En sortant, dans cet état d’incandescence, par un froid très-vif, je rencontrai M. Armand Bertin sur le boulevard ; je restai quelque temps à lui raconter la scène qui venait d’avoir lieu, le froid me saisit, je rentrai et me remis au lit plus malade qu’auparavant. Le lendemain j’étais seul dans ma chambre, quand j’y vis entrer le petit Achille. «Mon père sera bien fâché, me dit-il, d’apprendre que vous êtes encore malade, et s’il n’était pas lui-même si souffrant, il fût venu vous voir. Voilà une lettre qu’il m’a chargé de vous apporter.» Comme je faisais le geste de la décacheter, l’enfant m’arrêtant : «Il n’y a pas de réponse, mon père m’a dit que vous liriez cela quand vous seriez seul.» Et il sortit brusquement.

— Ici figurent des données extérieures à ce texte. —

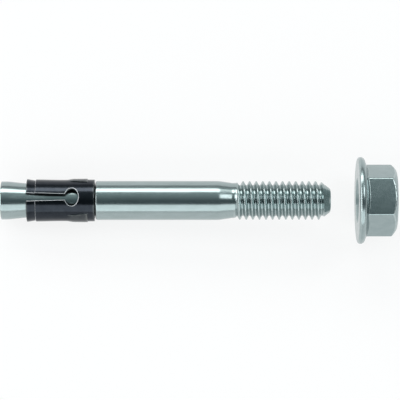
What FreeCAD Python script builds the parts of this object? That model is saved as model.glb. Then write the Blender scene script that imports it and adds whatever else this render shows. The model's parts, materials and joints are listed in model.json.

Je supposai qu’il s’agissait d’une lettre de félicitations et de compliments, je l’ouvris et je lus :

Mio caro amico,

Beethoven spento non c’era che Berlioz che potesse farlo rivivere ; ed io che ho gustato le vostre divine composizioni degne d’un genio qual siete, credo mio dovere di pregarvi a voler accettare, in segno del mio omaggio, venti mila franchi, i quali vi saranno rimessi dal signor baron de Rothschild dopo che gli avrete presentato l’acclusa. Credete mi sempre.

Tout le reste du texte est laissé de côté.